Reilly predicted that 2020 and 2021 will see a resurgence and growth in the population of lifestyle-based renting households, those that are not renting out of necessity but rather by preference. According to Freddie Mac’s 2019 housing survey, about 2 in 5 renters said they would “likely never” own a home (up from fewer than 1 in 5 in 2017) and 4 in 5 renters said renting was a “better fit for their current lifestyle.” The COVID-19 pandemic is likely to magnify those numbers as more households find it preferable to be able to move relatively quickly and home prices in most areas of the country continue to rise.
Reilly cited SFR owners’ ability to implement technological updates and changes quickly on a national level as crucial to the success or failure of companies in the space.
“Those who had the right vendor partners and the right networks in place were able to create positive outcomes for residents and investors. Capital market investors have already taken notice and like what they see,” Reilly said. “That’s during a pandemic! That tells me the industry’s best days are still ahead of it.”

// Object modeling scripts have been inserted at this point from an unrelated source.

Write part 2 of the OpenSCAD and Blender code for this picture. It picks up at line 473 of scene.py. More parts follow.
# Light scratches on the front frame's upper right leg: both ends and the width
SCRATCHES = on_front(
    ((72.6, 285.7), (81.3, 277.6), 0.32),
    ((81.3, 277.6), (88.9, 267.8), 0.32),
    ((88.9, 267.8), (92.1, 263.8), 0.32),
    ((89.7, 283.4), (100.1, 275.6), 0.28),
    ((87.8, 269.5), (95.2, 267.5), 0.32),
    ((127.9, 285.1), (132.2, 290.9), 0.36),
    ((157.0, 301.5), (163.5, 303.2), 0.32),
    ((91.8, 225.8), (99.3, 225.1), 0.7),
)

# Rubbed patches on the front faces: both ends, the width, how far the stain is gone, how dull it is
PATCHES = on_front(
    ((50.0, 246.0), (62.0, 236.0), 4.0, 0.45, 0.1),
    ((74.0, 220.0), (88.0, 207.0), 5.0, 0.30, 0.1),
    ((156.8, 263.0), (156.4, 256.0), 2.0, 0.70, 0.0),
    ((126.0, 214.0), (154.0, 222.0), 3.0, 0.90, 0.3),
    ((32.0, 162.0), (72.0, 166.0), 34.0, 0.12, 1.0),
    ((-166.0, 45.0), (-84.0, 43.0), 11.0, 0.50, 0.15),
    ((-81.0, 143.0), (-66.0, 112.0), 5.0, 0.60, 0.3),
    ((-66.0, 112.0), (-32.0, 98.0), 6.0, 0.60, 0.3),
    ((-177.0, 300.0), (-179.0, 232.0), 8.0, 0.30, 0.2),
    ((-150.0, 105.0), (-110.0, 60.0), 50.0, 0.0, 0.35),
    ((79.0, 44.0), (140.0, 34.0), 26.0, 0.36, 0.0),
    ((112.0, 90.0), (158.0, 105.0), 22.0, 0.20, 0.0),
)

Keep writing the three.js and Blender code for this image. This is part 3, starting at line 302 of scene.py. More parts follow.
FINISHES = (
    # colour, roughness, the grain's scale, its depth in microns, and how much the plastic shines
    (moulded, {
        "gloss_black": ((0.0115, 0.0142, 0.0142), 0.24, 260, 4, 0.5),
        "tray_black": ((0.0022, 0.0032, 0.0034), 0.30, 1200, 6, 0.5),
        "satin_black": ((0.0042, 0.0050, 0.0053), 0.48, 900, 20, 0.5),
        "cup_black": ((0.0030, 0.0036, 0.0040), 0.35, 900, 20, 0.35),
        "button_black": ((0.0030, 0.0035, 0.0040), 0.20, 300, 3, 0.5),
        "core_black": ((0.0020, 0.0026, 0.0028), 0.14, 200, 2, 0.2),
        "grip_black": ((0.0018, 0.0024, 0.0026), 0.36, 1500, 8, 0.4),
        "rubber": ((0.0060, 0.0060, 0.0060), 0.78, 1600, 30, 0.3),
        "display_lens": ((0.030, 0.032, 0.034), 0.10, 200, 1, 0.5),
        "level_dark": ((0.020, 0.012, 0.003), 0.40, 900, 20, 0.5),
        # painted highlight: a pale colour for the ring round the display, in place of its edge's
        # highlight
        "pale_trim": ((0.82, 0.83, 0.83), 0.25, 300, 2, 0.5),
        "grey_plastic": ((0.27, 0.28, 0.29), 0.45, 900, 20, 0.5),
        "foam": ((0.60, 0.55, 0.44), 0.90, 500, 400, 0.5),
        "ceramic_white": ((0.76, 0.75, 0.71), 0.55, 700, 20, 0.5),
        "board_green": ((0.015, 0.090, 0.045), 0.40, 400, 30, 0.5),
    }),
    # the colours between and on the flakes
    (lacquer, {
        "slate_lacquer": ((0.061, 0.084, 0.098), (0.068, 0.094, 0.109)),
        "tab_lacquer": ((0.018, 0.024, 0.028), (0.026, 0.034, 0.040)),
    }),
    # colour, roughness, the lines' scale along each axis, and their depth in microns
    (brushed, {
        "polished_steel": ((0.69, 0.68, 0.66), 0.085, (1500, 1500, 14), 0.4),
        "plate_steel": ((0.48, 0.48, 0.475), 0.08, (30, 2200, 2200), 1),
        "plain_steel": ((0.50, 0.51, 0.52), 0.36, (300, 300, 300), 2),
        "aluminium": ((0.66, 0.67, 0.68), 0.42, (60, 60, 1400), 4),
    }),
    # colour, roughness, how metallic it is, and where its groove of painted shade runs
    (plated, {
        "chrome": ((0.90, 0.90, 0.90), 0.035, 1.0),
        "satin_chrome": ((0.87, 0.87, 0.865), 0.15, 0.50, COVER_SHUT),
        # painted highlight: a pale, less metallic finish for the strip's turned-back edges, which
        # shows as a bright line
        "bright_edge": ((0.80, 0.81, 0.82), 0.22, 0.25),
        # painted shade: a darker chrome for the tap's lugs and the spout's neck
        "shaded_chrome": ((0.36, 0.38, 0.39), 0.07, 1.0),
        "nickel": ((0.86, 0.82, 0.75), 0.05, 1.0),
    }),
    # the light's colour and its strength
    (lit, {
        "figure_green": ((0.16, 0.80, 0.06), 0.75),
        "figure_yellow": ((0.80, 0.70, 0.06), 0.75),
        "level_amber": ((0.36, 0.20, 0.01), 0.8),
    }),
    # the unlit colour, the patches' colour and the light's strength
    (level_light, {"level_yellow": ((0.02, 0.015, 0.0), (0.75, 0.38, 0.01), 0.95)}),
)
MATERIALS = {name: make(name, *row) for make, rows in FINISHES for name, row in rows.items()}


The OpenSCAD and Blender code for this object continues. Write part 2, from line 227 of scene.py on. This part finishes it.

Sidebar: The Radian Timeline: 1977-Present
1977: Established in the mortgage insurance industry as Commonwealth Mortgage Assurance Company (CMAC)
1992: CMAC goes public
1999: CMAC merges with Amerin companies to create Radian and its mortgage insurance subsidiary, NYSE:RDN
2003: Green River Capital (parent company, Radian) launches REO asset management services, making the company the longest-standing REO asset management provider in the industry
2012: Radian debuts the first-ever mortgage-insurance rate quote app, Radian Rates
2013: Green River Capital approached to do due diligence and valuation of a new SFR securitization, leading to Radian’s involvement in every subsequent borrower issuance of that nature from that time forward
2014: Radian officially acquires Green River Capital, an established REO asset management provider
2015: Radian adds title and closing services to its offerings, partners with the Asian Real Estate Association of America, the National Association of Hispanic Real Estate Professionals, and the National Association of Real Estate Brokers to “help lenders better serve homebuyers”
2017: Radian provides due diligence and valuation services for government-sponsored enterprises SFR-financing pilot program
2018: Radian Title Insurance brings title and settlement services directly to homebuyers, Radian acquires cutting-edge vendor-management technology
Radian unveils its One Radian model, blending decades of risk-management expertise with the power of data, technology and analytics.
2019: Radian acquires Five Bridges Advisors LLC to strengthen resources and the ability to reduce risk using data analytics, AI, machine learning and traditional econometric techniques.